* **What to work on**: Reproduce every record exactly as it appears, but not the pictures.

═══ Supplied records

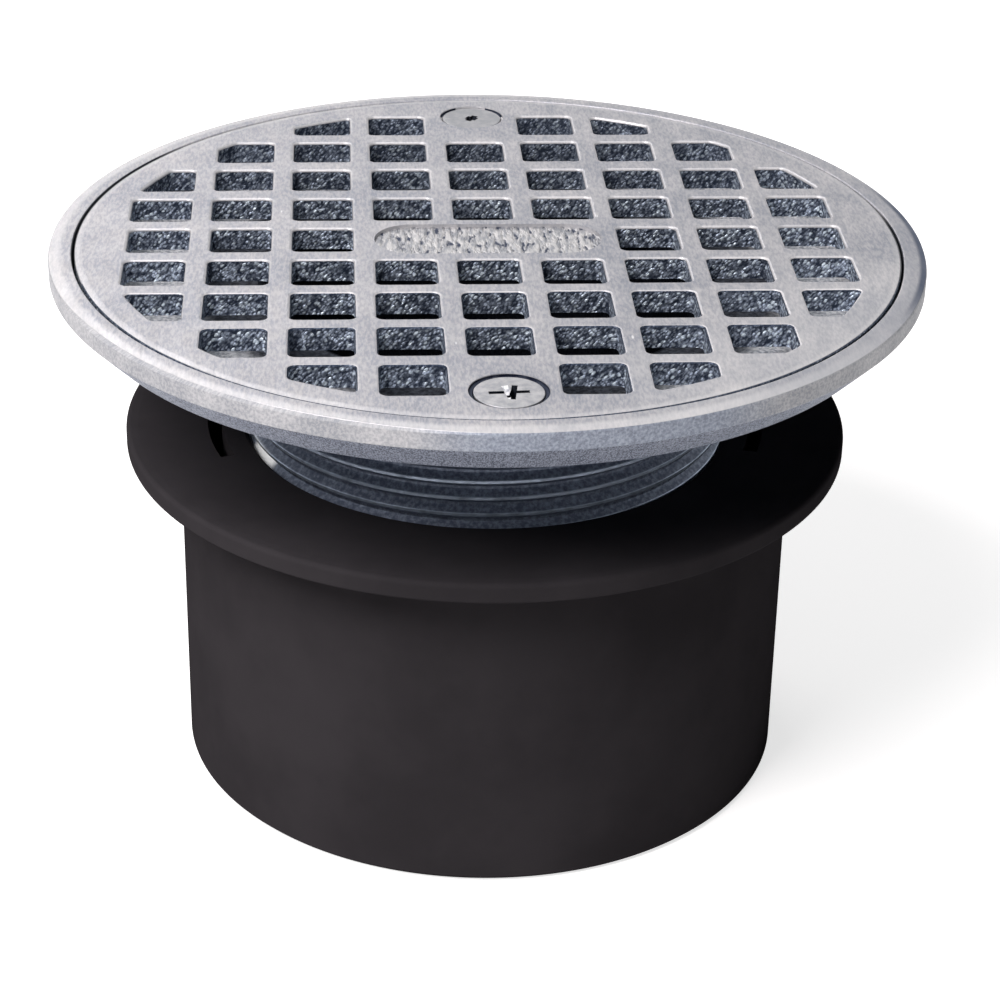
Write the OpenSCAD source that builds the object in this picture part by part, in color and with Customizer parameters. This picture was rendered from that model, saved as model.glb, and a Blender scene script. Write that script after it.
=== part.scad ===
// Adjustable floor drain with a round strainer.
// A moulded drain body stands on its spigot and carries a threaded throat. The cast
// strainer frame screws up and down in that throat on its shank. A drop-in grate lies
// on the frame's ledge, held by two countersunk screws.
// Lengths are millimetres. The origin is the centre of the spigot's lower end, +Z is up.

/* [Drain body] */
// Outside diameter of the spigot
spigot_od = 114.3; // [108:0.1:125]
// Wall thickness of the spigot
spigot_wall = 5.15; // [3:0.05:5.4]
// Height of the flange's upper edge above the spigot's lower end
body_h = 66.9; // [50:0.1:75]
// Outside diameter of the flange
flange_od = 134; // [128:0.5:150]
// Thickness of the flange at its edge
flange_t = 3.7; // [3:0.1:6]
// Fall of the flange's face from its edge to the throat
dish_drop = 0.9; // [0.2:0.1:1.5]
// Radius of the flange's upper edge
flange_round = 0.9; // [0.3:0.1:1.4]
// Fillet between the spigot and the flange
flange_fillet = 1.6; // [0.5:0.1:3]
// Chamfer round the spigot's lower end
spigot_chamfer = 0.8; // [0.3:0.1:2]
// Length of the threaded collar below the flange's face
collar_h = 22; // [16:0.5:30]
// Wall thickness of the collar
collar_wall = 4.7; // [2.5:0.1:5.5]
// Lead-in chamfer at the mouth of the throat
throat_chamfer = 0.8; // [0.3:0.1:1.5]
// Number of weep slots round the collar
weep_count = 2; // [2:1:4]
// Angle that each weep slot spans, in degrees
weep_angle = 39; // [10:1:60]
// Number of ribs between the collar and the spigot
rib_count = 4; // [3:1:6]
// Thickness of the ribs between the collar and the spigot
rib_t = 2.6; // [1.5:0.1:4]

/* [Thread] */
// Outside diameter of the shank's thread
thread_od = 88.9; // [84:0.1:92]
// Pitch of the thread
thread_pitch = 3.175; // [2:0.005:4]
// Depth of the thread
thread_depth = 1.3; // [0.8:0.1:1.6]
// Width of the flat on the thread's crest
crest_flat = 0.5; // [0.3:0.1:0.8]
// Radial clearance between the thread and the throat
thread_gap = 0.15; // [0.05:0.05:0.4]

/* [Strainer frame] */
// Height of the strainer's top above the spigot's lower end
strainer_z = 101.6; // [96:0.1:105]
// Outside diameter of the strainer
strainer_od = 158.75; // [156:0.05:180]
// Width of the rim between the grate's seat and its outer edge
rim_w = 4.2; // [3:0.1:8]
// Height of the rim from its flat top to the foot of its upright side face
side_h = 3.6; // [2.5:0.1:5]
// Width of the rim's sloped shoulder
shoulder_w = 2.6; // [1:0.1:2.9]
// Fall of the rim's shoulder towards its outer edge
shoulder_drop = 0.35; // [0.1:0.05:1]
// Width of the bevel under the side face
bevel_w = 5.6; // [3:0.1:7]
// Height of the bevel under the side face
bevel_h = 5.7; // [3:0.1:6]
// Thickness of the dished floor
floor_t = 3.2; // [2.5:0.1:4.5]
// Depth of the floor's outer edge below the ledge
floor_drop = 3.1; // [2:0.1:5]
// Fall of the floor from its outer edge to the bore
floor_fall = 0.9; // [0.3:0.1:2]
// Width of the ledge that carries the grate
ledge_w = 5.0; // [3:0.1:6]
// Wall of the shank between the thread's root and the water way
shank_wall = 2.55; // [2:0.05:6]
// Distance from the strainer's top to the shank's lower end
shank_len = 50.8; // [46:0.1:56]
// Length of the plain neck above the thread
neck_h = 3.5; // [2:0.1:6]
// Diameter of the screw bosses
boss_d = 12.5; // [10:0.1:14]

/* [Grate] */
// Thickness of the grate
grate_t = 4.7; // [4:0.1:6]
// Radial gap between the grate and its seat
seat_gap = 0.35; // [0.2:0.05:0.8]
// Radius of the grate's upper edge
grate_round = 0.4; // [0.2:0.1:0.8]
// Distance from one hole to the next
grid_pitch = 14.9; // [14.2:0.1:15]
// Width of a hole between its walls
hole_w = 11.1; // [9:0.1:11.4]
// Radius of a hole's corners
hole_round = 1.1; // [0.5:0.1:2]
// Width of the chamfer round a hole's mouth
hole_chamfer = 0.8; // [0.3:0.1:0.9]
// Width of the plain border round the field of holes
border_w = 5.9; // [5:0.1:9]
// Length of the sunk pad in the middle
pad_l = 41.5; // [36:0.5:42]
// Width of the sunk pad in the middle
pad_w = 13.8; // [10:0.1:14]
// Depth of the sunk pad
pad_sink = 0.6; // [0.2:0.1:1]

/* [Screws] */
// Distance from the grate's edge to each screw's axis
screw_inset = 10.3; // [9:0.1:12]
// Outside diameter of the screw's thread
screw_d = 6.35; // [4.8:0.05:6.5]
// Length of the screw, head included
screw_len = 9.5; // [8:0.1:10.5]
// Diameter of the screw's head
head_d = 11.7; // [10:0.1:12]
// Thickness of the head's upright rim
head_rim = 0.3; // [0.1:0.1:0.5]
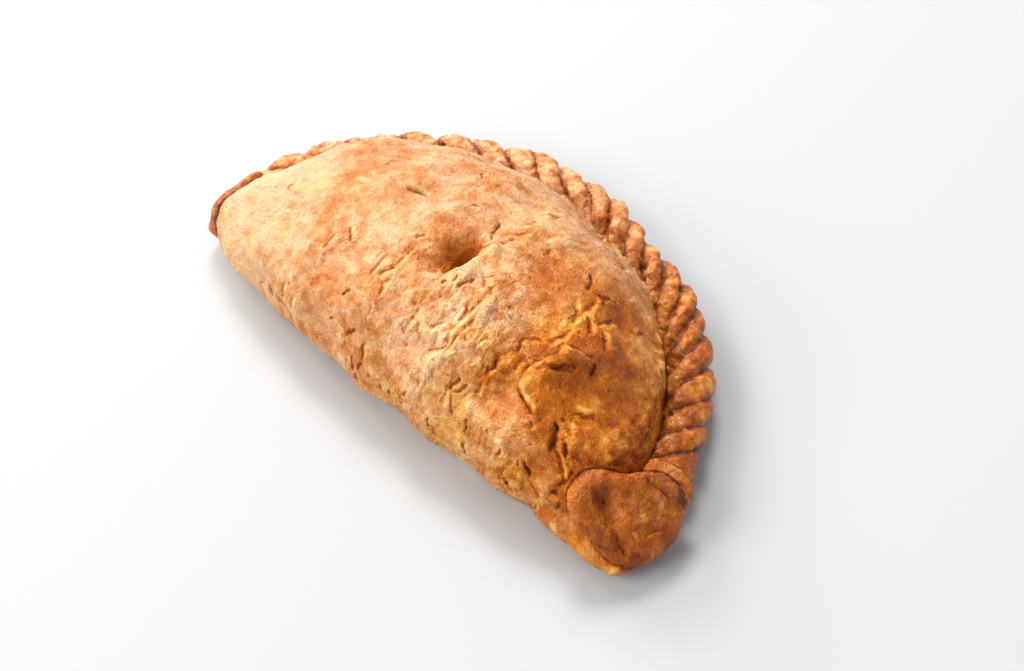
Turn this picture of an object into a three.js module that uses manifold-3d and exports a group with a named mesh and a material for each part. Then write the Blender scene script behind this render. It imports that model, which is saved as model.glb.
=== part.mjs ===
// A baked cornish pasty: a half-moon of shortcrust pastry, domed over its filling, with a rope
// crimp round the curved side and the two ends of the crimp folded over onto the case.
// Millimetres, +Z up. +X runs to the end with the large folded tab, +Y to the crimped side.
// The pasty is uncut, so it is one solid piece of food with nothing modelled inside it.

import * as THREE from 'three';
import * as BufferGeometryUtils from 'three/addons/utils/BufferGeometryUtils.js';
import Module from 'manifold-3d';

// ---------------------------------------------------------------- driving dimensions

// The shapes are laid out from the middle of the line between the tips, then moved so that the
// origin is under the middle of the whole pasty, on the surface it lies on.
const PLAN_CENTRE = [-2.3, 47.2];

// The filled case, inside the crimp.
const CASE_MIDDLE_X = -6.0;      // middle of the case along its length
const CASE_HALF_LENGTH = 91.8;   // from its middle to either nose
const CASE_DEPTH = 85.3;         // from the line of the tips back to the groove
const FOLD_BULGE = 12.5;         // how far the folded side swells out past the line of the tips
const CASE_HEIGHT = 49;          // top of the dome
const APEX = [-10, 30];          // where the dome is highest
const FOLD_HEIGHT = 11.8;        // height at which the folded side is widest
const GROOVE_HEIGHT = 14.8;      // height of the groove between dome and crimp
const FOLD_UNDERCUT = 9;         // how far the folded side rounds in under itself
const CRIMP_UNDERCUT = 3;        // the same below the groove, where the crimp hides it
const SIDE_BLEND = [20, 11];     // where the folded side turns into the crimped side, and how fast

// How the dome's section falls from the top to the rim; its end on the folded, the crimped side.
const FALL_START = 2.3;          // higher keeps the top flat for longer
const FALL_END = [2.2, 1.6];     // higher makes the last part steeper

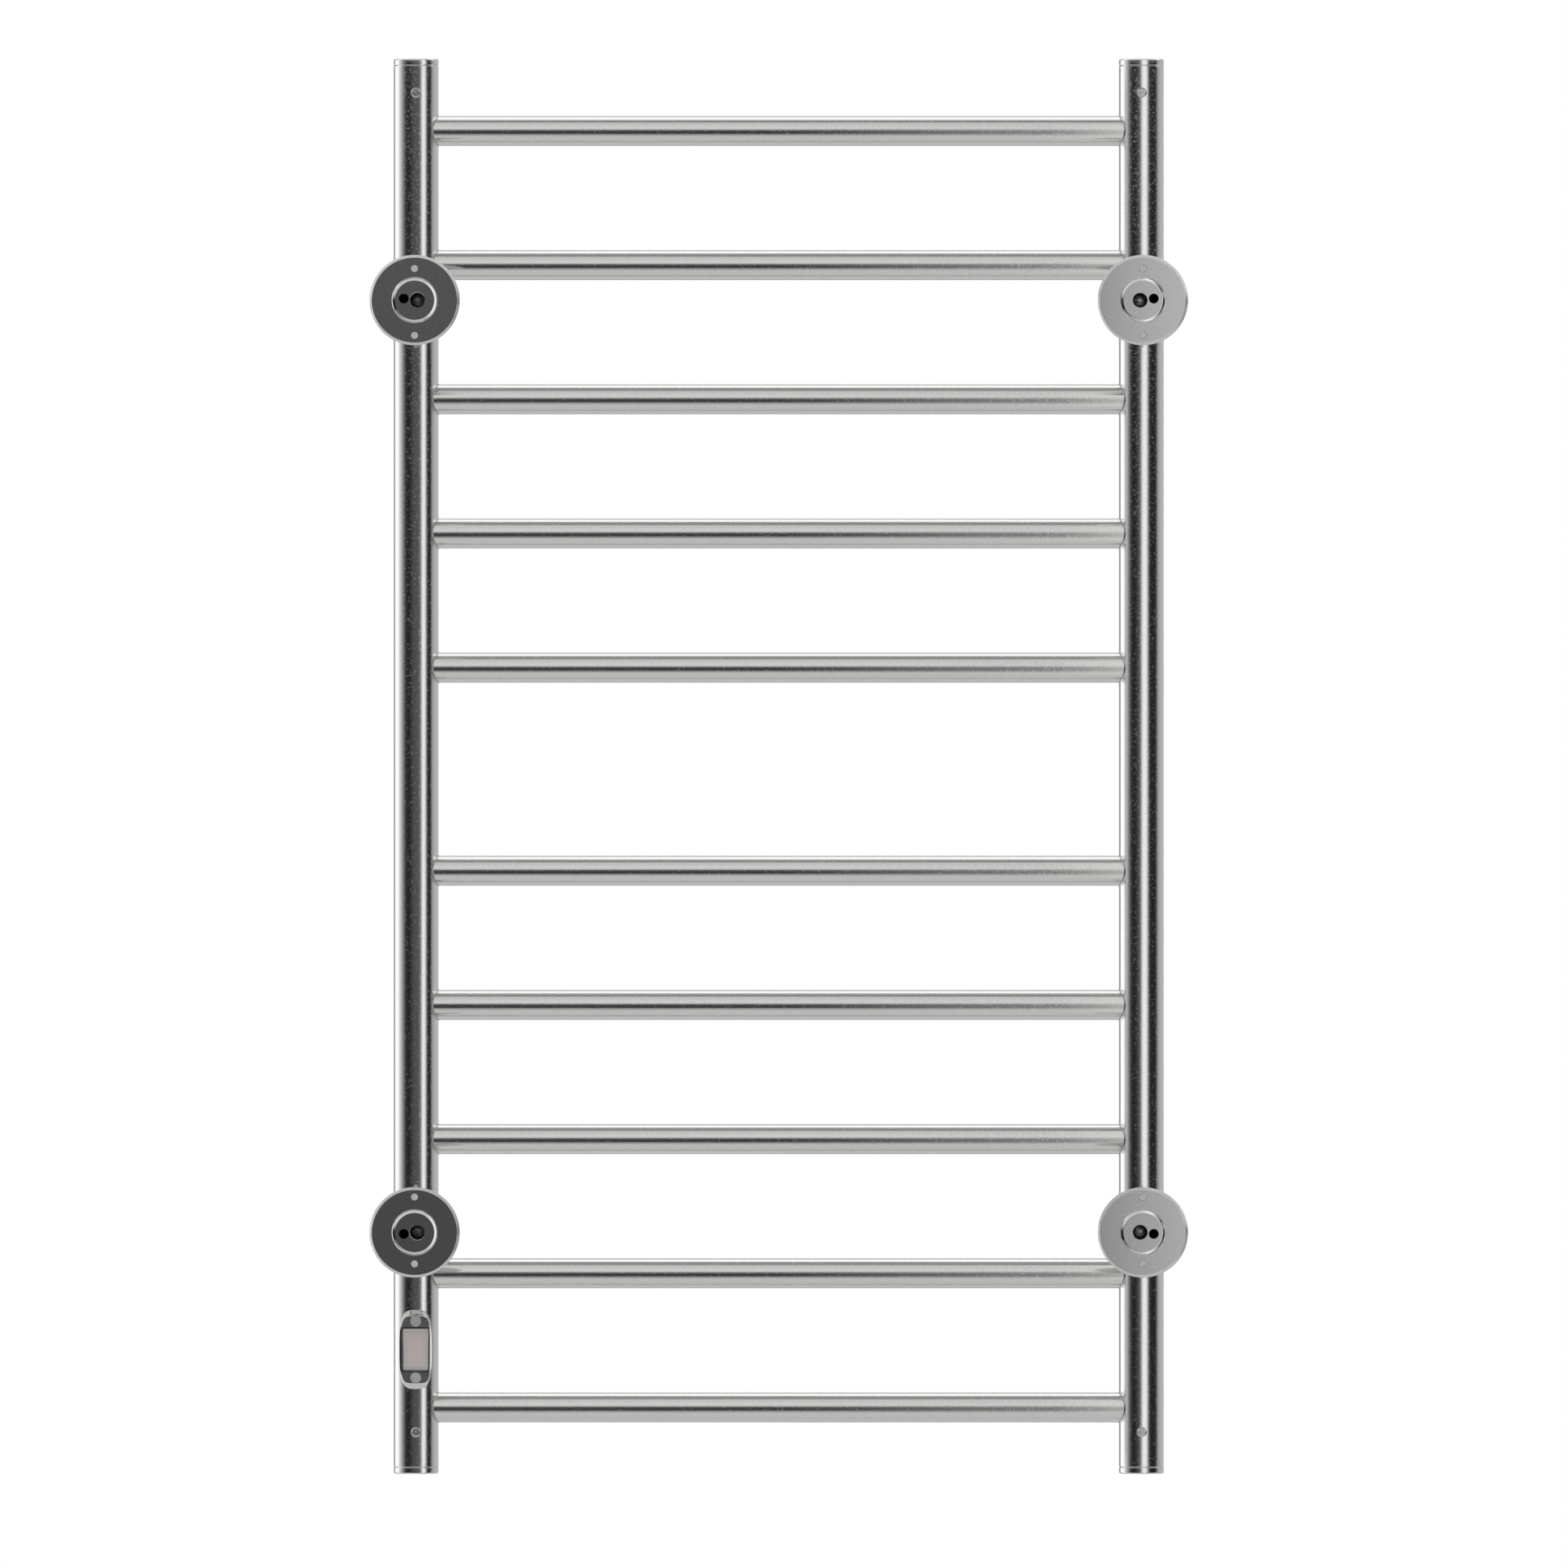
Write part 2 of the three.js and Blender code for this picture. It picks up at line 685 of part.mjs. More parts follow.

══════

* **Worked answer**:
Write the OpenSCAD source that builds the object in this picture part by part, in color and with Customizer parameters. This picture was rendered from that model, saved as model.glb, and a Blender scene script. Write that script after it.
=== part.scad ===
// Adjustable floor drain with a round strainer.
// A moulded drain body stands on its spigot and carries a threaded throat. The cast
// strainer frame screws up and down in that throat on its shank. A drop-in grate lies
// on the frame's ledge, held by two countersunk screws.
// Lengths are millimetres. The origin is the centre of the spigot's lower end, +Z is up.

/* [Drain body] */
// Outside diameter of the spigot
spigot_od = 114.3; // [108:0.1:125]
// Wall thickness of the spigot
spigot_wall = 5.15; // [3:0.05:5.4]
// Height of the flange's upper edge above the spigot's lower end
body_h = 66.9; // [50:0.1:75]
// Outside diameter of the flange
flange_od = 134; // [128:0.5:150]
// Thickness of the flange at its edge
flange_t = 3.7; // [3:0.1:6]
// Fall of the flange's face from its edge to the throat
dish_drop = 0.9; // [0.2:0.1:1.5]
// Radius of the flange's upper edge
flange_round = 0.9; // [0.3:0.1:1.4]
// Fillet between the spigot and the flange
flange_fillet = 1.6; // [0.5:0.1:3]
// Chamfer round the spigot's lower end
spigot_chamfer = 0.8; // [0.3:0.1:2]
// Length of the threaded collar below the flange's face
collar_h = 22; // [16:0.5:30]
// Wall thickness of the collar
collar_wall = 4.7; // [2.5:0.1:5.5]
// Lead-in chamfer at the mouth of the throat
throat_chamfer = 0.8; // [0.3:0.1:1.5]
// Number of weep slots round the collar
weep_count = 2; // [2:1:4]
// Angle that each weep slot spans, in degrees
weep_angle = 39; // [10:1:60]
// Number of ribs between the collar and the spigot
rib_count = 4; // [3:1:6]
// Thickness of the ribs between the collar and the spigot
rib_t = 2.6; // [1.5:0.1:4]

/* [Thread] */
// Outside diameter of the shank's thread
thread_od = 88.9; // [84:0.1:92]
// Pitch of the thread
thread_pitch = 3.175; // [2:0.005:4]
// Depth of the thread
thread_depth = 1.3; // [0.8:0.1:1.6]
// Width of the flat on the thread's crest
crest_flat = 0.5; // [0.3:0.1:0.8]
// Radial clearance between the thread and the throat
thread_gap = 0.15; // [0.05:0.05:0.4]

/* [Strainer frame] */
// Height of the strainer's top above the spigot's lower end
strainer_z = 101.6; // [96:0.1:105]
// Outside diameter of the strainer
strainer_od = 158.75; // [156:0.05:180]
// Width of the rim between the grate's seat and its outer edge
rim_w = 4.2; // [3:0.1:8]
// Height of the rim from its flat top to the foot of its upright side face
side_h = 3.6; // [2.5:0.1:5]
// Width of the rim's sloped shoulder
shoulder_w = 2.6; // [1:0.1:2.9]
// Fall of the rim's shoulder towards its outer edge
shoulder_drop = 0.35; // [0.1:0.05:1]
// Width of the bevel under the side face
bevel_w = 5.6; // [3:0.1:7]
// Height of the bevel under the side face
bevel_h = 5.7; // [3:0.1:6]
// Thickness of the dished floor
floor_t = 3.2; // [2.5:0.1:4.5]
// Depth of the floor's outer edge below the ledge
floor_drop = 3.1; // [2:0.1:5]
// Fall of the floor from its outer edge to the bore
floor_fall = 0.9; // [0.3:0.1:2]
// Width of the ledge that carries the grate
ledge_w = 5.0; // [3:0.1:6]
// Wall of the shank between the thread's root and the water way
shank_wall = 2.55; // [2:0.05:6]
// Distance from the strainer's top to the shank's lower end
shank_len = 50.8; // [46:0.1:56]
// Length of the plain neck above the thread
neck_h = 3.5; // [2:0.1:6]
// Diameter of the screw bosses
boss_d = 12.5; // [10:0.1:14]

/* [Grate] */
// Thickness of the grate
grate_t = 4.7; // [4:0.1:6]
// Radial gap between the grate and its seat
seat_gap = 0.35; // [0.2:0.05:0.8]
// Radius of the grate's upper edge
grate_round = 0.4; // [0.2:0.1:0.8]
// Distance from one hole to the next
grid_pitch = 14.9; // [14.2:0.1:15]
// Width of a hole between its walls
hole_w = 11.1; // [9:0.1:11.4]
// Radius of a hole's corners
hole_round = 1.1; // [0.5:0.1:2]
// Width of the chamfer round a hole's mouth
hole_chamfer = 0.8; // [0.3:0.1:0.9]
// Width of the plain border round the field of holes
border_w = 5.9; // [5:0.1:9]
// Length of the sunk pad in the middle
pad_l = 41.5; // [36:0.5:42]
// Width of the sunk pad in the middle
pad_w = 13.8; // [10:0.1:14]
// Depth of the sunk pad
pad_sink = 0.6; // [0.2:0.1:1]

/* [Screws] */
// Distance from the grate's edge to each screw's axis
screw_inset = 10.3; // [9:0.1:12]
// Outside diameter of the screw's thread
screw_d = 6.35; // [4.8:0.05:6.5]
// Length of the screw, head included
screw_len = 9.5; // [8:0.1:10.5]
// Diameter of the screw's head
head_d = 11.7; // [10:0.1:12]
// Thickness of the head's upright rim
head_rim = 0.3; // [0.1:0.1:0.5]
Turn this picture of an object into a three.js module that uses manifold-3d and exports a group with a named mesh and a material for each part. Then write the Blender scene script behind this render. It imports that model, which is saved as model.glb.
=== part.mjs ===
// A baked cornish pasty: a half-moon of shortcrust pastry, domed over its filling, with a rope
// crimp round the curved side and the two ends of the crimp folded over onto the case.
// Millimetres, +Z up. +X runs to the end with the large folded tab, +Y to the crimped side.
// The pasty is uncut, so it is one solid piece of food with nothing modelled inside it.

import * as THREE from 'three';
import * as BufferGeometryUtils from 'three/addons/utils/BufferGeometryUtils.js';
import Module from 'manifold-3d';

// ---------------------------------------------------------------- driving dimensions

// The shapes are laid out from the middle of the line between the tips, then moved so that the
// origin is under the middle of the whole pasty, on the surface it lies on.
const PLAN_CENTRE = [-2.3, 47.2];

// The filled case, inside the crimp.
const CASE_MIDDLE_X = -6.0;      // middle of the case along its length
const CASE_HALF_LENGTH = 91.8;   // from its middle to either nose
const CASE_DEPTH = 85.3;         // from the line of the tips back to the groove
const FOLD_BULGE = 12.5;         // how far the folded side swells out past the line of the tips
const CASE_HEIGHT = 49;          // top of the dome
const APEX = [-10, 30];          // where the dome is highest
const FOLD_HEIGHT = 11.8;        // height at which the folded side is widest
const GROOVE_HEIGHT = 14.8;      // height of the groove between dome and crimp
const FOLD_UNDERCUT = 9;         // how far the folded side rounds in under itself
const CRIMP_UNDERCUT = 3;        // the same below the groove, where the crimp hides it
const SIDE_BLEND = [20, 11];     // where the folded side turns into the crimped side, and how fast

// How the dome's section falls from the top to the rim; its end on the folded, the crimped side.
const FALL_START = 2.3;          // higher keeps the top flat for longer
const FALL_END = [2.2, 1.6];     // higher makes the last part steeper

Write part 2 of the three.js and Blender code for this picture. It picks up at line 685 of part.mjs. More parts follow.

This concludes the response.